Does Canelo Alvarez deserve #1 pound-for-pound spot after beating Ryder?

By Boxing News - 05/08/2023 - Comments

By Dan Ambrose: Canelo Alvarez came out victorious last Saturday night against an opponent in John Ryder that forced him to fight at full throttle for twelve rounds to win a unanimous decision.

The win for Canelo was his second straight since losing to Dmitry Bivol last May. In Alvarez’s previous fight, he struggled mightily to defeat 40-year-old Gennadiy Golovkin last September, and every bit as bad as he did last weekend against his tune-up opponent Ryder.

It wasn’t the type of effort from Canelo that suggests that he deserves to be elevated from his #5 spot in the Ring Magazine rankings to the #1 position that he’d held in the past.

Ring Magazine pound-for-pound

1. Oleksandr Usyk
2. Naoya Inoue
3. Terence Crawford
4. Errol Spence
5. Canelo Alvarez
6. Dmitry Bivol
7. Vasily Lomachenko
8. Josh Taylor
9. Jermell Charlo
10. Gervonta Davis

This writer feels that Canelo shouldn’t be on the pound-for-pound list, as many more deserving fighters should fill his #5 spot. Fighters like Shakur Stevenson, David Benavidez, Devin Haney, and Artur Beterbiev deserve to be in the #5 position instead of Canelo.

Those guys are all unbeaten with unblemished records, which one can’t say about Canelo with his two defeats and draws.

Canelo didn’t look good enough to move him up.
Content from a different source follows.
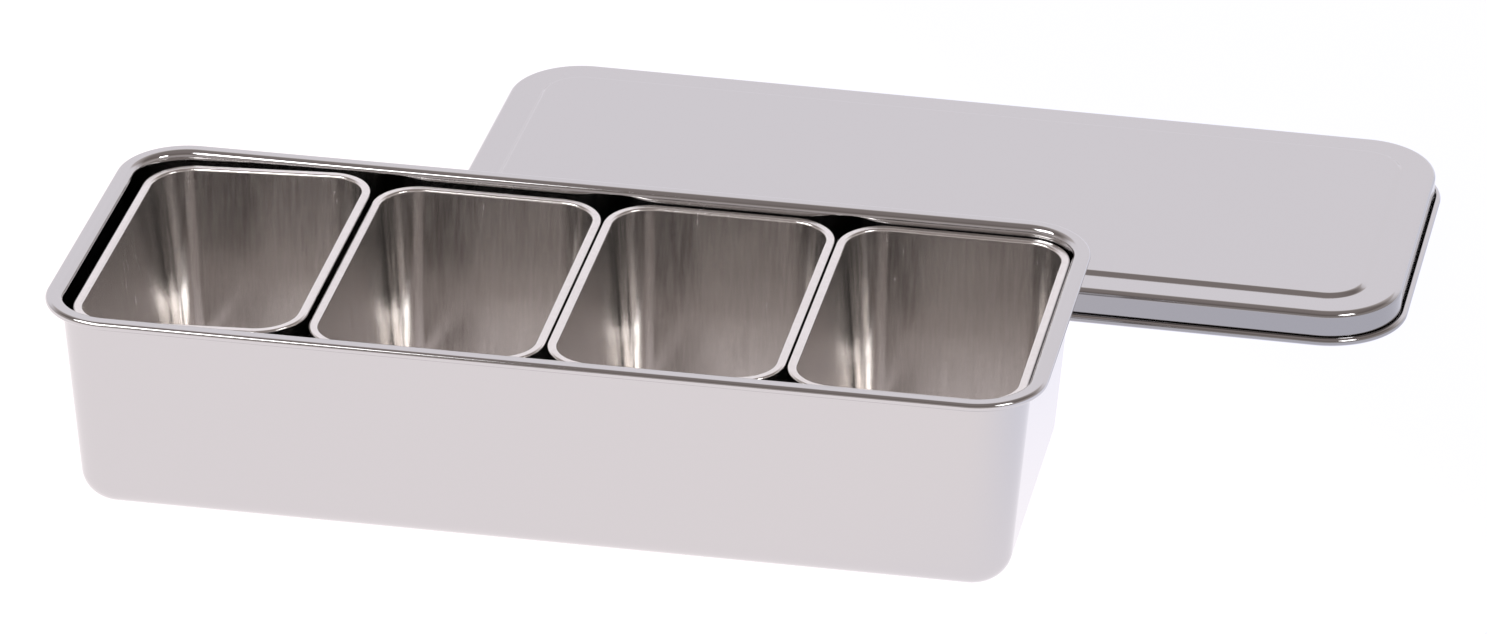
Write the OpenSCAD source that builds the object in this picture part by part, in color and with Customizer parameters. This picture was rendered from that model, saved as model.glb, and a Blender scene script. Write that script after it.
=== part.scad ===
// Stainless steel condiment box: one pressed outer box, four lift-out cups and a loose lid.
// The box stands at the origin, and the lid lies on the table behind it.

/* [Box] */
// Length over the rim
box_l = 300; // [240:1:400]
// Width over the rim
box_w = 125; // [100:1:180]
// Height from the table to the rim
box_h = 67; // [50:1:120]
// Thickness of the sheet
box_sheet = 0.7; // [0.5:0.1:1.2]
// Corner radius of the rim, seen from above
box_corner_r = 21.5; // [21:0.5:36]
// How far the rim stands out beyond the wall
box_rim = 4.6; // [3.5:0.1:7]
// Lean of the walls from upright, in degrees
box_draft = 4.6; // [2:0.1:6]
// Outer radius between the wall and the floor
box_floor_r = 9.5; // [3:0.5:10]
// Radius of the bend from the wall to the rim
box_bend_r = 1.3; // [1:0.1:2]
// Outer radius of the rolled edge
box_curl_r = 0.95; // [0.9:0.05:1.4]

/* [Cups] */
// Thickness of the sheet
cup_sheet = 0.6; // [0.4:0.1:0.8]
// Corner radius of the rim, seen from above
cup_corner_r = 14.5; // [13.5:0.5:20]
// How far the rim stands out beyond the wall
cup_rim = 2.2; // [1.8:0.1:3]
// Lean of the walls from upright, in degrees
cup_draft = 4; // [3:0.1:6]
// Outer radius between the wall and the floor
cup_floor_r = 6.5; // [3:0.5:7]
// Radius of the bend from the wall to the rim
cup_bend_r = 1.1; // [0.8:0.1:1.2]
// Outer radius of the rolled edge
cup_curl_r = 0.8; // [0.7:0.05:0.9]
// Lean of the first cup, whose right side sits high against its neighbour, in degrees
first_cup_lean = 2.5; // [0:0.1:3]

/* [Lid] */
// Thickness of the sheet
lid_sheet = 0.6; // [0.4:0.1:1]
// Height from the table to the top plate
lid_h = 10.8; // [8:0.1:20]
// Outer radius of the edge between the top plate and the skirt
lid_edge_r = 2; // [1.5:0.1:3]
// Outer radius of the rolled bead under the skirt
lid_bead_r = 1.3; // [1.1:0.05:1.6]
// How much the middle panel is raised
panel_h = 1; // [0.6:0.1:2]
// Distance from the skirt to the foot of the raised panel
panel_inset = 11; // [6:0.5:14]
// Steepness of the panel's edge, in degrees
panel_slope = 35; // [25:1:50]
// Outer radius of the panel's two bends
panel_bend_r = 1.6; // [1.2:0.1:2.5]

/* [Fits] */
// Drop from the box rim to the cup rims
cup_drop = 3; // [2:0.1:10]
// Gap between neighbouring cup rims
cup_gap = 0.6; // [0.4:0.1:2]
// Gap between the last cup rim and the right wall
right_gap = 0.6; // [0.4:0.05:3]
// Gap between the first cup rim and the left wall
left_gap = 2.8; // [0.4:0.1:6]
// Gap between the cup rims and the long walls
side_gap = 1.7; // [1.6:0.1:6]
// How far each cup stands towards the back from the middle, left to right
cup_shift = [-1.2, -1.2, 0.2, 0.4]; // [-1.2:0.1:1.2]
// Gap under the edge that the leaning cup stands on
lean_seat_gap = 0.1; // [0.05:0.05:0.3]
// Gap between the box rim and the lid's skirt
lid_gap = 1.9; // [0.8:0.1:3]

/* [Lid beside the box] */
// Distance between the back of the box and the lid
lid_behind = 66.5; // [5:0.5:200]
// Distance from the middle of the box to the middle of the lid, to the right
lid_right = 82; // [-150:1:150]
// Turn of the lid on the table, in degrees
lid_turn = -0.9; // [-3:0.1:3]

/* [Hidden] */
$fn = 72;
steel = [0.80, 0.80, 0.82];
dark_steel = [0.62, 0.60, 0.59];

// Worked-out places are kept to a hundredth of a millimetre, so that neighbouring faces meet exactly
function hundredths(size) = round(100 * size) / 100;

cup_count = 4;
cup_h = box_h - cup_drop - box_sheet;
rim_to_inside = hundredths(box_rim + box_sheet + cup_drop * tan(box_draft));
inside_l = box_l - 2 * rim_to_inside;
inside_w = box_w - 2 * rim_to_inside;
cup_l = hundredths((inside_l - left_gap - right_gap - (cup_count - 1) * cup_gap) / cup_count);
cup_w = inside_w - 2 * side_gap;
cup_pitch = cup_l + cup_gap;
last_cup_x = inside_l / 2 - right_gap - cup_l / 2;

// Where the centre line of a pan's floor bend lies, outwards from its corner centre
function floor_bend_x(corner_r, rim, h, draft, floor_r) =
    corner_r - rim - (h - floor_r) * tan(draft) - floor_r / cos(draft);

cup_bend_x = floor_bend_x(cup_corner_r, cup_rim, cup_h, cup_draft, cup_floor_r);
cup_foot_x = hundredths(cup_l / 2 - cup_corner_r + cup_bend_x);

// The leaning cup turns about its left floor bend, which draws its rim to the left
lean_shift = hundredths((cup_h - cup_floor_r - cup_curl_r) * sin(first_cup_lean)
    + (cup_l / 2 + cup_foot_x) * (1 - cos(first_cup_lean)));

lid_skirt_l = box_l + 2 * (lid_gap + 2 * lid_bead_r);
lid_skirt_w = box_w + 2 * (lid_gap + 2 * lid_bead_r);
lid_corner_r = box_corner_r + lid_gap + 2 * lid_bead_r;
lid_y = box_w / 2 + lid_behind + lid_skirt_w / 2;

// A wedge of the plane between two angles, larger than a circle of radius r
module wedge(r, from, to) {
    steps = ceil((to - from) / 45);
    reach = 2 * r;
    rays = [for (i = [0:steps]) from + (to - from) * i / steps];
    polygon(concat([[0, 0]], [for (a = rays) [reach * cos(a), reach * sin(a)]]));
}

// A bend in the sheet: a stretch of a ring, from one angle to another
module bend(r, sheet, from, to) {
    intersection() {
        difference() {
            circle(r);
            circle(r - sheet);
        }
        wedge(r, from, to);
    }
}

// A straight stretch of sheet, whose outer face runs from a to b with the sheet on its left
module flat_run(a, b, sheet) {
    run = norm(b - a);
    side = [a[1] - b[1], b[0] - a[0]] / run * sheet;
    polygon([a, b, b + side, a + side]);
}

// The section of a drawn pan, outwards from its corner centre: floor, wall, rim and rolled edge
module pan_section(corner_r, rim, h, draft, floor_r, bend_r, curl_r, sheet) {
    foot_x = floor_bend_x(corner_r, rim, h, draft, floor_r);
    outside = [cos(draft), -sin(draft)];
    wall_foot = [foot_x, floor_r] + floor_r * outside;
    under_bend_r = bend_r - sheet;
    // the bend's centre lies outside the wall, and its top is level with the rim
    bend_z = h - bend_r;
    bend_x = corner_r - rim - bend_r * tan(draft) + under_bend_r / cos(draft);
    wall_top = [bend_x, bend_z] - under_bend_r * outside;
    flat_run([0, 0], [foot_x, 0], sheet);
    translate([foot_x, floor_r]) bend(floor_r, sheet, -90, -draft);
    flat_run(wall_foot, wall_top, sheet);
    translate([bend_x, bend_z]) bend(bend_r, sheet, 90, 180 - draft);
    flat_run([bend_x, h - sheet], [corner_r - curl_r, h - sheet], sheet);
    translate([corner_r - curl_r, h - curl_r]) bend(curl_r, sheet, -165, 90);
}

// Carries a section once round a rectangle with rounded corners
module round_rectangle(l, w, r) {
    for (turn = [0, 180]) rotate([0, 0, turn]) {
        translate([r - l / 2, w / 2 - r, 0])
            rotate([90, 0, 90]) linear_extrude(l - 2 * r) children();
        translate([l / 2 - r, w / 2 - r, 0])
            rotate([90, 0, 0]) linear_extrude(w - 2 * r) children();
        translate([l / 2 - r, w / 2 - r, 0]) rotate_extrude(angle = 90) children();
        translate([r - l / 2, w / 2 - r, 0])
            rotate([0, 0, 90]) rotate_extrude(angle = 90) children();
    }
}

// The flat middle of a floor or a top, between the corner centres
module middle(l, w, r, z, sheet) {
    translate([r - l / 2, r - w / 2, z]) cube([l - 2 * r, w - 2 * r, sheet]);
}

module outer_box() {
    color(steel) {
        round_rectangle(box_l, box_w, box_corner_r)
            pan_section(box_corner_r, box_rim, box_h, box_draft, box_floor_r,
                box_bend_r, box_curl_r, box_sheet);
        middle(box_l, box_w, box_corner_r, 0, box_sheet);
    }
}

// One cup, standing on its floor at the origin
module cup() {
    color(dark_steel) {
        round_rectangle(cup_l, cup_w, cup_corner_r)
            pan_section(cup_corner_r, cup_rim, cup_h, cup_draft, cup_floor_r,
                cup_bend_r, cup_curl_r, cup_sheet);
        middle(cup_l, cup_w, cup_corner_r, 0, cup_sheet);
    }
}

// A cup in its place, counted from the left
module seated_cup(place) {
    translate([last_cup_x - (cup_count - place) * cup_pitch, cup_shift[place - 1], box_sheet]) cup();
}

// The first cup rests on its left foot, with its right rim against the next cup's rim
module leaning_cup() {
    first_x = last_cup_x - (cup_count - 1) * cup_pitch + lean_shift;
    translate([first_x, cup_shift[0], box_sheet + lean_seat_gap])
        translate([-cup_foot_x, 0, cup_floor_r]) rotate([0, -first_cup_lean, 0])
            translate([cup_foot_x, 0, -cup_floor_r]) cup();
}

module cup_1() leaning_cup();
module cup_2() seated_cup(2);
module cup_3() seated_cup(3);
module cup_4() seated_cup(4);

// The section of the lid: raised panel, top plate, skirt and the bead rolled outwards under it
module lid_section() {
    skirt_x = lid_corner_r - 2 * lid_bead_r + lid_sheet;
    foot_x = skirt_x - panel_inset;
    bend_mid_r = panel_bend_r - lid_sheet / 2;
    slope_rise = panel_h - 2 * bend_mid_r * (1 - cos(panel_slope));
    slope_run = slope_rise / tan(panel_slope);
    // centres of the concave bend at the slope's foot and the convex bend at its head
    low = [foot_x, lid_h - lid_sheet + panel_bend_r];
    head = [foot_x - 2 * bend_mid_r * sin(panel_slope) - slope_run, lid_h + panel_h - panel_bend_r];
    down = [sin(panel_slope), cos(panel_slope)];
    flat_run([0, lid_h + panel_h - lid_sheet], [head[0], lid_h + panel_h - lid_sheet], lid_sheet);
    translate(head) bend(panel_bend_r, lid_sheet, 90 - panel_slope, 90);
    flat_run(low - panel_bend_r * down, head + (panel_bend_r - lid_sheet) * down, -lid_sheet);
    translate(low) bend(panel_bend_r, lid_sheet, -90 - panel_slope, -90);
    flat_run([foot_x, lid_h - lid_sheet], [skirt_x - lid_edge_r, lid_h - lid_sheet], lid_sheet);
    translate([skirt_x - lid_edge_r, lid_h - lid_edge_r]) bend(lid_edge_r, lid_sheet, 0, 90);
    flat_run([skirt_x, lid_bead_r], [skirt_x, lid_h - lid_edge_r], lid_sheet);
    translate([lid_corner_r - lid_bead_r, lid_bead_r]) bend(lid_bead_r, lid_sheet, -180, 130);
}

module lid() {
    color(steel) translate([lid_right, lid_y, 0]) rotate([0, 0, lid_turn]) {
        round_rectangle(lid_skirt_l, lid_skirt_w, lid_corner_r) lid_section();
        middle(lid_skirt_l, lid_skirt_w, lid_corner_r, lid_h + panel_h - lid_sheet, lid_sheet);
    }
}

outer_box();
cup_1();
cup_2();
cup_3();
cup_4();
lid();
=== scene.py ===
"""Stainless steel seasoning box: a pressed box, its four lift-out cups and its loose lid."""

import math

import bpy
import numpy as np
from mathutils import Matrix, Vector


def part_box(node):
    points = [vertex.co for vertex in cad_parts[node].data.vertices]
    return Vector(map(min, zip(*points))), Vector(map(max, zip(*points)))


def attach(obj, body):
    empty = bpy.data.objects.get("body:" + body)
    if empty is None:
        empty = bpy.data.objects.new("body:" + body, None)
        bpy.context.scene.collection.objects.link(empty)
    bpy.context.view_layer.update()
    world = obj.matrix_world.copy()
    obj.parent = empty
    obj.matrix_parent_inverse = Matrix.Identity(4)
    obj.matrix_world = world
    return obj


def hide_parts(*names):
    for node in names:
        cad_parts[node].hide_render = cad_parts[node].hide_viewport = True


bl_info = {
    "name": "Stainless Seasoning Box",
    "version": (1, 0, 0),
    "blender": (4, 5, 0),
    "location": "View3D > Sidebar > Seasoning Box",
    "description": "Builds a pressed steel box with four lift-out cups and a loose lid",
    "category": "Add Mesh",
}

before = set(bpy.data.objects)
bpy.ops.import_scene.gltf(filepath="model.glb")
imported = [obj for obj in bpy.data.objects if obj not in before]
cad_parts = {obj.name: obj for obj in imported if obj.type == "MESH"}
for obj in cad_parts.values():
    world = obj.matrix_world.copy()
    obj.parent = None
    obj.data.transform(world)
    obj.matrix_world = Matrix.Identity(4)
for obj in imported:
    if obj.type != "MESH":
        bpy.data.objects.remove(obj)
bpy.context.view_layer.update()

MM = 0.001
PHOTO_WIDTH = 1487
PHOTO_HEIGHT = 634
SENSOR_WIDTH = 36.0
CUPS = ("cup_1", "cup_2", "cup_3", "cup_4")

CORNER_STEPS = 24
BEND_STEPS = 12
MERGE_DISTANCE = 0.01 * MM

# the steel's grain: marks to the metre, how short they are upright, and their depth
GRAIN_SCALE = 700.0
GRAIN_SQUEEZE = 0.05
GRAIN_HEIGHT = 0.02 * MM
CLOUD_SCALE = 40.0
CLOUD_SHARE = 0.15
NOISE_LOW, NOISE_HIGH = 0.3, 0.7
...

Indeed, you could argue that after Canelo struggled against the 34-year-old Ryder, he should be moved down the pound-for-pound list.

With that kind of effort, boxing fans on social media barked that Canelo didn’t deserve to be in the top 10.

Some boxing fans would say that giving a fighter a high ranking based on their popularity rather than their performances & achievement sends the wrong message and cheapens pound-for-pound lists.

The undisputed super middleweight champion Canelo (59-2-2, 39 KOs) had Ryder (32-6, 18 KOs) dealing with an injured nose from the second round, but he never came close to knocking him out.

Ultimately, the judging crew gave Canelo a wide decision victory, but many believed the fight was 8-4. The scores were 120-107, 118-109, and 118-109.

Canelo rates himself above Dmitry Bivol

“I think I’m better than him — that’s it,” Canelo Alvarez said to ESPN about his fight with Dmitry Bivol last year. “If you see the first five, six rounds, I dominated the fight. But then I got tired because I didn’t train at 100 percent.

“Why should I even do the rematch at 175?” said Bivol about the Canelo rematch. “What is my challenge or motivation if I’ve already beaten him at that weight class? He might have a better chance at 168 because he said that that’s his weight class.”